I recently spoke to Lev Sercarz to learn the nitty-gritty about his spice universe.

Epoch Times: What is a typical day like for you?

Lior Lev Sercarz: I don’t wear a straw hat and a backpack and run around the world to source spices. I get up, feed my two young kids, and go to my store in Hell’s Kitchen, and no two days are alike. I blend spices into over 130 different spice blends that I personally make. I receive shipments from all over the world. I do most of my sourcing and purchasing either by phone or online.

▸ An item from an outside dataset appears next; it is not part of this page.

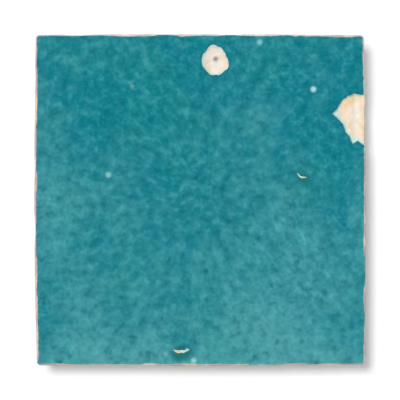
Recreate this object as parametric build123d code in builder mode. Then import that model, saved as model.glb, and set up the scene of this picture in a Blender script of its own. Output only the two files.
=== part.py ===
from build123d import *
from math import cos, pi, radians, sin, sqrt
import os

# Zellige tile: a hand-moulded square of terracotta, glazed on its face and cut to size with a hammer.
# Millimetres. +Z comes out of the glaze, +Y is the top of the face, and the origin is the middle of the back.

# Block
FACE_WIDTH = 100.0  # across X, at the middle of the sides
FACE_LENGTH = 100.0  # across Y, at the middle of the top and bottom
THICKNESS = 12.0  # from the flat back to the highest point of the glaze
LAND = 2.4  # upright band of a side, from the face down to where the undercut starts
UNDERCUT = {"right": 2.6, "top": 3.2, "left": 3.6, "bottom": 2.9}  # how far each side runs in at the back
CORNER_ROUND = 1.1
BACK_CORNER_ROUND = 4.5
ARRIS_ROUND = 0.45  # how the glaze rolls over the edge

# How far the corners of the face fall short of the full width and length, which make it out of square
CORNER_SHORT = {
    "top right": (0.55, 0.25),
    "top left": (0.45, 0.15),
    "bottom left": (0.8, 0.1),
    "bottom right": (0.1, 0.3),
}

# Face
FACE_FALL = 0.45  # how far the face falls from its middle to a corner
FACE_WAVE = 0.16  # height of the slow waves that the moulder's hand leaves
FACE_STEPS = 8  # squares each way in the net of points that the face is drawn through
FACE_OVERHANG = 1.1  # share of the half width and length that the drawn face reaches

# Hammer scars down the undercut sides
SCAR_PITCH = 9.0  # along a side, from one blow to the next
SCAR_ACROSS = 12.0  # width of a shell-shaped scar
SCAR_DEPTH = 0.9
SCAR_HEIGHT = 4.6  # middle of a scar above the back
SCAR_UNEVEN = 0.35  # share by which width, depth and height vary from blow to blow
SCAR_TILT = -15.0  # degrees below level that a scar faces

# Flakes off the arris: side, place as a share of the half side, length along the arris and depth
ARRIS_TILT = 45.0
ARRIS_FLAKES = [
    ("left", -0.57, 15.0, 0.6),
    ("left", -0.12, 5.0, 0.3),
    ("left", 0.18, 7.0, 0.35),
    ("left", 0.70, 8.0, 0.35),
    ("top", 0.78, 8.0, 0.35),
    ("top", 0.45, 12.0, 0.45),
    ("top", 0.05, 9.0, 0.35),
    ("top", -0.36, 11.0, 0.4),
    ("top", -0.80, 7.0, 0.3),
    ("right", -0.25, 6.0, 0.3),
    ("right", 0.87, 5.0, 0.3),
    ("bottom", -0.03, 3.2, 0.35),
    ("bottom", 0.55, 7.0, 0.3),
    ("bottom", -0.62, 6.0, 0.3),
]

# Break in the right-hand arris, down to bare clay
GLAZE_DEPTH = 0.5  # upright step at the rim of a break
CHIP_PLACE = 0.48  # share of the half side, up from the middle
CHIP_DEPTH = 1.6  # at the arris
CHIP_FLOOR_RADIUS = 80.0
CHIP_OVERRUN = 2.0  # how far the cut runs past the side
# Outline, as distance in from the right-hand side and distance up from the chip's place
CHIP_OUTLINE = [
    (-CHIP_OVERRUN, 7.8),
    (3.2, 7.9),
    (5.6, 7.1),
    (7.6, 5.4),
    (8.7, 3.7),
    (9.0, 2.7),
    (10.4, 1.8),
    (7.7, 0.2),
    (6.8, -1.3),
    (5.5, -4.5),
    (3.8, -6.8),
    (2.3, -6.2),
    (0.0, -7.8),
    (-CHIP_OVERRUN, -7.8),
]

# Crater where a grain of lime burst the glaze
CRATER_PLACE = (0.093, 0.846)  # shares of the half width and half length
CRATER_WIDTH = 8.2
CRATER_LENGTH = 9.2
CRATER_DEPTH = 1.1
CRATER_FLOOR = 0.45  # share of the mouth that the floor takes
CRATER_EGG = 0.06  # share of the length by which the widest place lies below the middle
GRAIN_ACROSS = 2.1  # the lime grain, which stands in the floor
GRAIN_PLACE = (0.0, 0.35)  # from the crater's middle

# Oval pits: place as shares of the half width and length, length, width, depth, and turn in degrees
PITS = [
    (-0.106, -0.914, 5.5, 3.4, 0.8, 0.0),
    (0.622, 0.132, 4.2, 2.4, 0.5, -30.0),
]

HALF_WIDTH = FACE_WIDTH / 2
HALF_LENGTH = FACE_LENGTH / 2
SIDE_TURN = {"right": 0, "top": 90, "left": 180, "bottom": 270}  # degrees from +X to the way out of the side
CORNER_SIDES = {
    "top right": (1, "right", 1, "top"),
    "top left": (-1, "left", 1, "top"),
    "bottom left": (-1, "left", -1, "bottom"),
    "bottom right": (1, "right", -1, "bottom"),
}


def face_height(x, y):
    """Height of the glaze: a low crown, less a slow wave that crosses the face at a slant."""
    u = x / HALF_WIDTH
    v = y / HALF_LENGTH
    crown = FACE_FALL * (u**2 + v**2) / 2
    wave = FACE_WAVE * (1 - cos(pi * (1.2 * u + 0.5 * v))) / 2
    return THICKNESS - crown - wave


def face_point(place):
    """The point of the glaze at shares of the half width and half length."""
    x = place[0] * HALF_WIDTH
    y = place[1] * HALF_LENGTH
    return Vector(x, y, face_height(x, y))


def uneven(count):
    """A number between -1 and 1 that is different for each count, for the differences from blow to blow."""
    golden_ratio = (1 + sqrt(5)) / 2
    return 2 * (count * golden_ratio % 1) - 1


def outline(height, inset, corner_round):
    """The tile's outline: a shallow arc along each side, drawn in by an inset, with rounded corners."""
    corners = []
    for name, (x_sign, x_side, y_sign, y_side) in CORNER_SIDES.items():
        short_x, short_y = CORNER_SHORT[name]
        corner_x = x_sign * (HALF_WIDTH - inset[x_side] - short_x)
        corner_y = y_sign * (HALF_LENGTH - inset[y_side] - short_y)
        corners.append((corner_x, corner_y))
    middles = [
        (0, HALF_LENGTH - inset["top"]),
        (-HALF_WIDTH + inset["left"], 0),
        (0, -HALF_LENGTH + inset["bottom"]),
        (HALF_WIDTH - inset["right"], 0),
    ]
    with BuildSketch(Plane.XY.offset(height)) as section:
        with BuildLine():
            for number, middle in enumerate(middles):
                ThreePointArc(corners[number], middle, corners[(number + 1) % len(corners)])
        make_face()
        fillet(section.vertices(), corner_round)
    return section.sketch


def glaze_surface():
    """The glaze as a smooth face through a net of points, reaching a little past the sides."""
    net = []
    for row in range(FACE_STEPS + 1):
        y = HALF_LENGTH * FACE_OVERHANG * (2 * row / FACE_STEPS - 1)
        line = []
        for column in range(FACE_STEPS + 1):
            x = HALF_WIDTH * FACE_OVERHANG * (2 * column / FACE_STEPS - 1)
            line.append((x, y, face_height(x, y)))
        net.append(line)
    return Face.make_surface_from_array_of_points(net, min_deg=3, max_deg=5)


def side_halves(side):
    """Half of the size across the tile at a side, and half of the size along that side."""
    if side in ("right", "left"):
        return HALF_WIDTH, HALF_LENGTH
    return HALF_LENGTH, HALF_WIDTH


def side_point(side, share, height, inset=0):
    """A point on a side, at a share of its half length counter-clockwise from its middle."""
    across, along = side_halves(side)
    return Vector(across - inset, share * along, height).rotate(Axis.Z, SIDE_TURN[side])


def outward(side, tilt):
    """The direction out of a side, tilted up from level."""
    return Vector(cos(radians(tilt)), 0, sin(radians(tilt))).rotate(Axis.Z, SIDE_TURN[side])


def strike_off(side, point, tilt, across, depth):
    """Cut a shell-shaped scar into a side: the cap of a sphere, of this width and depth."""
    radius = (across**2 / 4 + depth**2) / (2 * depth)
    centre = point + outward(side, tilt) * (radius - depth)
    with Locations(Location(centre, (0, 0, SIDE_TURN[side]))):
        Sphere(radius, mode=Mode.SUBTRACT)


def egg(middle, height, share):
    """The crater's outline at a height above its mouth, to a share of full size: two unequal half ellipses."""
    width = CRATER_WIDTH / 2 * share
    below = CRATER_LENGTH * (0.5 - CRATER_EGG) * share
    above = CRATER_LENGTH * (0.5 + CRATER_EGG) * share
    widest = -CRATER_LENGTH * CRATER_EGG
    with BuildSketch(Plane(middle + (0, 0, height))) as section:
        with BuildLine():
            EllipticalCenterArc((0, widest), width, above, start_angle=0, arc_size=180)
            EllipticalCenterArc((0, widest), width, below, start_angle=180, arc_size=180)
        make_face()
    return section.sketch


# Chip, as the piece of clay that broke away: a prism of its outline, over a hollow floor
chip_edge = side_point("right", CHIP_PLACE, THICKNESS)
with BuildPart() as chip:
    with BuildSketch(Plane(chip_edge - (0, 0, 2 * CHIP_DEPTH))):
        with BuildLine():
            Polyline([(-inset, up) for inset, up in CHIP_OUTLINE], close=True)
        make_face()
    extrude(amount=3 * CHIP_DEPTH)
    # The floor falls from the glaze's depth at the tip of the chip to its full depth at the arris
    tip = max(inset for inset, up in CHIP_OUTLINE)
    fall = CHIP_DEPTH - GLAZE_DEPTH
    beyond = CHIP_FLOOR_RADIUS * fall / tip - tip / 2
    above = sqrt(CHIP_FLOOR_RADIUS**2 - beyond**2)
    floor_height = face_height(chip_edge.X, chip_edge.Y) - CHIP_DEPTH
    with Locations((chip_edge.X + beyond, chip_edge.Y, floor_height + above)):
        Sphere(CHIP_FLOOR_RADIUS, mode=Mode.INTERSECT)

# Crater, as the clay that burst away: a cone of egg-shaped section, drawn on as far above its mouth as below
crater_middle = face_point(CRATER_PLACE)
with BuildPart() as crater:
    loft([egg(crater_middle, -CRATER_DEPTH, CRATER_FLOOR), egg(crater_middle, CRATER_DEPTH, 2 - CRATER_FLOOR)])

with BuildPart() as zellige_tile:
    # Undercut sides, with an upright land under the face
    land_foot = THICKNESS - FACE_FALL - LAND
    no_inset = dict.fromkeys(SIDE_TURN, 0)
    loft(
        [
            outline(0, UNDERCUT, BACK_CORNER_ROUND),
            outline(land_foot, no_inset, CORNER_ROUND),
            outline(THICKNESS + FACE_FALL, no_inset, CORNER_ROUND),
        ],
        ruled=True,
    )

    # Waved glaze, rolled over at the arris
    extrude(glaze_surface(), amount=THICKNESS, dir=(0, 0, 1), mode=Mode.SUBTRACT)
    fillet(zellige_tile.faces().sort_by(Axis.Z)[-1].edges(), ARRIS_ROUND)

    # Scars of the hammer, one after another down each side
    blow = 0
    for side in SIDE_TURN:
        blows = round(2 * side_halves(side)[1] / SCAR_PITCH)
        for number in range(blows):
            blow += 1
            share = (2 * number + 1) / blows - 1
            vary = 1 + SCAR_UNEVEN * uneven(blow)
            height = SCAR_HEIGHT * vary
            inset = UNDERCUT[side] * (1 - height / land_foot)
            scarred = side_point(side, share, height, inset)
            strike_off(side, scarred, SCAR_TILT, SCAR_ACROSS * vary, SCAR_DEPTH * vary)

    # Flakes off the arris
    for side, share, length, depth in ARRIS_FLAKES:
        level = side_point(side, share, 0)
        arris = side_point(side, share, face_height(level.X, level.Y))
        strike_off(side, arris, ARRIS_TILT, length, depth)

    # Break, crater with its grain of lime, and pits
    add(chip.part, mode=Mode.SUBTRACT)
    add(crater.part, mode=Mode.SUBTRACT)
    with Locations(crater_middle + (*GRAIN_PLACE, -CRATER_DEPTH)):
        Sphere(GRAIN_ACROSS / 2)
    for x_share, y_share, length, width, depth, turn in PITS:
        pit = scale(Sphere(1, mode=Mode.PRIVATE), by=(length / 2, width / 2, depth), mode=Mode.PRIVATE)
        with Locations(Location(face_point((x_share, y_share)), (0, 0, turn))):
            add(pit, mode=Mode.SUBTRACT)

zellige_tile.part.label = "zellige_tile"
os.makedirs("parts", exist_ok=True)
export_step(zellige_tile.part, "parts/zellige_tile.step")
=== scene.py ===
"""Zellige tile: waved turquoise glaze, hammered clay sides and back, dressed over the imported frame."""
import math

import bpy
import numpy as np
from bpy.props import FloatProperty, FloatVectorProperty, IntProperty, PointerProperty
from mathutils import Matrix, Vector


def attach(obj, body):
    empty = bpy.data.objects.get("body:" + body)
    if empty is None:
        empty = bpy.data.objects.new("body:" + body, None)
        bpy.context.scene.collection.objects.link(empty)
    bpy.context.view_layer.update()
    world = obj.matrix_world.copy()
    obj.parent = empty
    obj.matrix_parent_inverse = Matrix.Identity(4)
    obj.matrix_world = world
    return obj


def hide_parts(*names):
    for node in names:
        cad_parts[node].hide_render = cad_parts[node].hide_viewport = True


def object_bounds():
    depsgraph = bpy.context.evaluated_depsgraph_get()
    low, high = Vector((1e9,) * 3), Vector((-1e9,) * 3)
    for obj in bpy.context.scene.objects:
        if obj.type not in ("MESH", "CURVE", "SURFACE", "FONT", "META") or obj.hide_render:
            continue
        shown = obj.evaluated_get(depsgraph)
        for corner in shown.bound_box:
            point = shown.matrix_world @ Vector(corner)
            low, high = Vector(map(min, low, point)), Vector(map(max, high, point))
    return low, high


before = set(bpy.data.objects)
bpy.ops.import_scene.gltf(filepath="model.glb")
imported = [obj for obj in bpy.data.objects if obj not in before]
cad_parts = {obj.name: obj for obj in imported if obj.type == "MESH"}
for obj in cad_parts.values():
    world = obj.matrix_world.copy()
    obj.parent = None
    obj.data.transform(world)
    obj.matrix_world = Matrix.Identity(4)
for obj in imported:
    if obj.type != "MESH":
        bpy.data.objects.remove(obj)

bl_info = {
    "name": "Zellige tile",
    "version": (1, 0, 0),
    "blender": (4, 5, 0),
    "location": "3D View > Sidebar > Zellige",
    "description": "Builds a hand-cut glazed terracotta tile with its broken edge, lime crater and pits",
    "category": "Object",
}

CAD_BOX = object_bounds()
TILE = "zellige_tile"
PIECE = "glazed_tile"
MM = 0.001
FAR = 9.0  # stands for well outside a break
TINY = 1e-9  # what a divisor is kept above
SMALL = 0.01  # the same for an oval's share and its slope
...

I don’t travel to sources around the world to get them, but I do read a lot and connect to a lot to people, either directly or through brokers. It might sound a little bit less poetic than 300 or 400 years ago, when I would have sailed to Southeast Asia to start sourcing some spices. I just have to be practical. There are people who already do it, so I ask them to bring the best possible things they can find.

Epoch Times: When making spice blends, what’s your creative process like?

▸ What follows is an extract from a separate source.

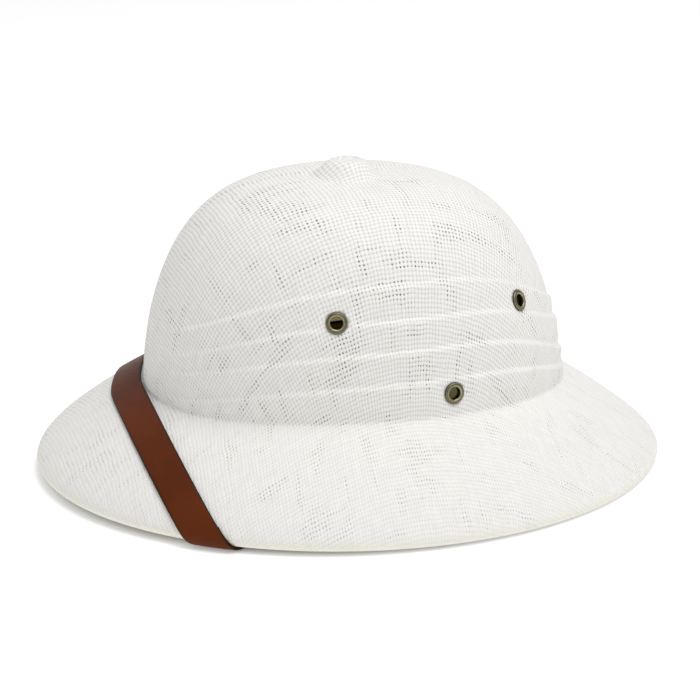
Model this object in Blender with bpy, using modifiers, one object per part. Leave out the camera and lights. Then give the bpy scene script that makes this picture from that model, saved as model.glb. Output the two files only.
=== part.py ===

Lev Sercarz: I taste it, I smell it, I take it and just add it to food. Sometimes it doesn’t necessarily work. But that’s the only way to go about it. This is what I always tell people: You should taste and smell the element as it is raw, but there is no other way but to try it with food or beverage.

A collection of Lev Sercarz's blends. (Samira Bouaou/Epoch Times)
A collection of Lev Sercarz’s blends. (Samira Bouaou/Epoch Times)

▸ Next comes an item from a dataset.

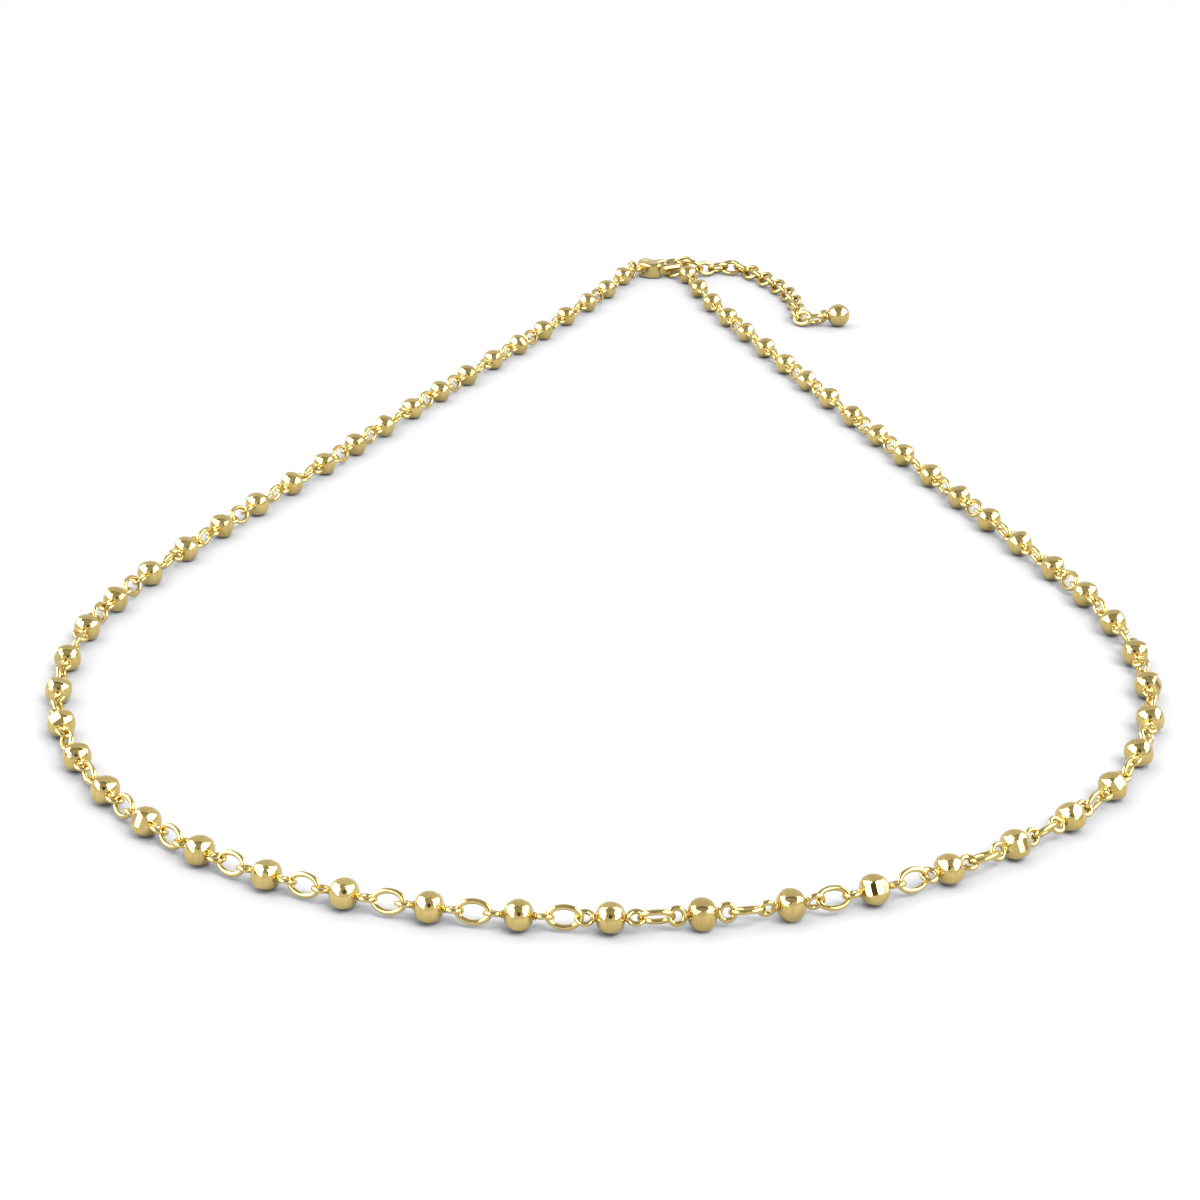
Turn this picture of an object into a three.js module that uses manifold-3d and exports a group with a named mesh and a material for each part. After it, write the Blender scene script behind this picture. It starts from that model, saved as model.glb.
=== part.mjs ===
// A beaded chain necklace with a lobster clasp and a short extender, laid down as a closed loop.
// Millimetres, +Z up. z = 0 is the surface that it lies on, the origin is on that surface under the
// middle of the loop, the clasp is at the +Y end and the middle of the front is at the -Y end.
// Each ball bead has a small eye at both ends, and an open oval link joins each eye to the next.

import * as THREE from 'three';
import { mergeVertices } from 'three/addons/utils/BufferGeometryUtils.js';
import Module from 'manifold-3d';

const wasm = await Module();
wasm.setup();

// ---- driving dimensions ----

const bead = { count: 62, diameter: 2.5, endFace: 1.32, endAt: 1.12, belt: 0.3 };
const eye = { outer: 1.6, wire: 0.36, band: 0.32, fromBead: 1.95, plateWidth: 1.1, root: 0.5 };
const link = { length: 2.97, width: 2.1, wire: 0.38 };
const roundSides = 10;
const wireSides = 5;
const holeSides = 8;
const firstRightBead = 29;
// How far the beads half way round have slid back, in the play of the links.
const slideBack = 0.7;

// The clasp's own frame starts at the middle of its tail eye and runs along +x to the hook's end.
const clasp = { length: 9.2, thickness: 2.2, heading: 25 };
const hook = { outer: 2.3, barWidth: 1.0, barThickness: 0.9, tipAngle: 94 };
const tailEye = { outer: 1.05, hole: 0.5, thickness: 0.7, height: 1.3 };
const lever = { pivotX: 2.0, pivotY: 0.85, eyeOuter: 0.7, eyeHole: 0.46, thickness: 0.7 };
const pin = { radius: 0.28, length: 1.8 };
const slot = { left: 1.0, bottom: -0.15, right: 4.6, top: 3.4, height: 1.3 };

const tailRing = { outer: 2.6, wire: 0.4, height: 1.3, heading: 55 };
const hookRing = { outer: 4.4, wire: 0.44, height: 1.3, heading: -65, lean: 57, pastBar: 0.1 };

const extender = { width: 2.2, sides: 8, steps: 10 };
const endBall = { diameter: 3.0, x: 31.7, y: 64.1 };

// The middle line of the chain, from the clasp's tail down the left side, round the front and up
// the right side. The clasp sets both of its ends.
const loopRoute = [
  { x: 1.0, y: 78.0 },
  { x: -4.8, y: 64.5 },
  { x: -13.5, y: 46.3 },
  { x: -22.7, y: 27.0 },
  { x: -31.2, y: 8.0 },
  { x: -40.4, y: -11.5 },
  { x: -47.8, y: -30.0 },
  { x: -50.0, y: -44.0 },
  { x: -48.0, y: -57.5 },
  { x: -42.0, y: -70.0 },
  { x: -32.5, y: -80.6 },
  { x: -20.5, y: -87.4 },
  { x: -6.5, y: -90.8 },
  { x: 7.5, y: -90.7 },
  { x: 21.0, y: -87.0 },
  { x: 33.5, y: -79.5 },
  { x: 43.0, y: -69.6 },
  { x: 48.6, y: -57.0 },
  { x: 50.0, y: -43.5 },
  { x: 48.0, y: -30.0 },
  { x: 43.6, y: -16.5 },
  { x: 39.0, y: -3.0 },
  { x: 34.4, y: 10.5 },
  { x: 27.8, y: 30.0 },
  { x: 21.3, y: 50.0 },
  { x: 15.4, y: 69.5 },
];

const extenderRoute = [
  { x: 14.4, y: 88.3 },
  { x: 17.2, y: 89.4 },
  { x: 20.2, y: 88.2 },
  { x: 23.2, y: 82.8 },
  { x: 25.6, y: 76.4 },
  { x: 26.6, y: 69.4 },
  { x: 26.2, y: 65.4 },
  { x: 27.6, y: 63.8 },
  { x: 29.95, y: 64.1 },
];

// How far an eye and the link after it are turned about the chain, in degrees from lying flat.
// Beads with no row of their own follow the rule in turnOf.
const turns = [
  { bead: 0, eye: 0, link: 80 },
  { bead: 24, eye: -15, link: 60 },
  { bead: 25, eye: -30, link: 72 },
  { bead: 26, eye: -10, link: 64 },
  { bead: 27, eye: -24, link: 70 },
  { bead: 28, eye: -18, link: 60 },
  { bead: 29, eye: -24, link: 66 },
  { bead: 30, eye: -28, link: 78 },
  { bead: 31, eye: 20, link: 124 },
  { bead: 32, eye: 66, link: 156 },
  { bead: 33, eye: 105, link: 40 },
  { bead: 34, eye: -24, link: 66 },
  { bead: 35, eye: 20, link: -24 },
  { bead: 36, eye: 66, link: 130 },
  { bead: 37, eye: 40, link: 100 },
  { bead: 61, eye: 55, link: 0 },
];
const eyeDrift = { swing: 35, step: 1.9 };

// ---- materials ----

const gold = new THREE.MeshStandardMaterial({ color: 0xd9b76a, roughness: 0.18, metalness: 1.0 });
const claspGold = new THREE.MeshStandardMaterial({ color: 0xd2ae62, roughness: 0.25, metalness: 1.0 });
const ringGold = new THREE.MeshStandardMaterial({ color: 0xd5b266, roughness: 0.22, metalness: 1.0 });

// ---- solids ----

const radians = THREE.MathUtils.degToRad;
const weld = 1e-5;
const flatWithin = 0.02;

function toSolid(geometry, matrix) {
  const closed = geometry.clone();
  if (matrix) closed.applyMatrix4(matrix);
  closed.deleteAttribute('normal');
  closed.deleteAttribute('uv');
  const merged = mergeVertices(closed, weld);
  const vertProperties = merged.attributes.position.array;
  const triVerts = merged.index.array;
  return new wasm.Manifold(new wasm.Mesh({ numProp: 3, vertProperties, triVerts }));
}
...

It’s a lot of trial and error, and luckily, more trial than error with time. But even after so many years, it’s nice when I’m proved wrong or I’m surprised by something I didn’t expect would work.

We have a blend that I made many years ago that I like a lot. I use it a lot with meat, fish, chicken, and vegetables. To me, it was always a savory kind of spice. Not too long ago, one of my clients made me a cocktail and I didn’t even know what was in it. It was very tasty. When I asked what was in it, he said, “It’s your blend [Isphahan N.1].” And I was really shocked because it’s a blend that contains a fair amount of garlic in it. It was one of these moments when I was happy to be proved wrong. It’s something that I would never expect, even not recommend it.

This young man, who I don’t think even knew what was in it, he just went for it. That’s the way to go—ignore what’s in it. Sometimes it doesn’t work, and that’s not a bad thing. But if it does work, it opens up so many possibilities.

Seasoning red meat with Lev Sercarz's Pilpel spice blend. (Thomas Schauer)
Seasoning red meat with Lev Sercarz’s Pilpel spice blend. (Thomas Schauer)

Epoch Times: One thing your book mentions is how terroir is important in growing spices. Could you tell me more about that?

Lev Sercarz: Peppercorns from India don’t taste like those from Indonesia or Brazil or Ecuador. It’s like any other crop, like cocoa or coffee or fruits and vegetables. It’s not that one is better than the other, they’re just different.

Sometimes there are very small nuances that are hard to define. Sometimes I don’t actually spot a difference among the varieties. Maybe it’s a little more pungent or the color is a little bit different.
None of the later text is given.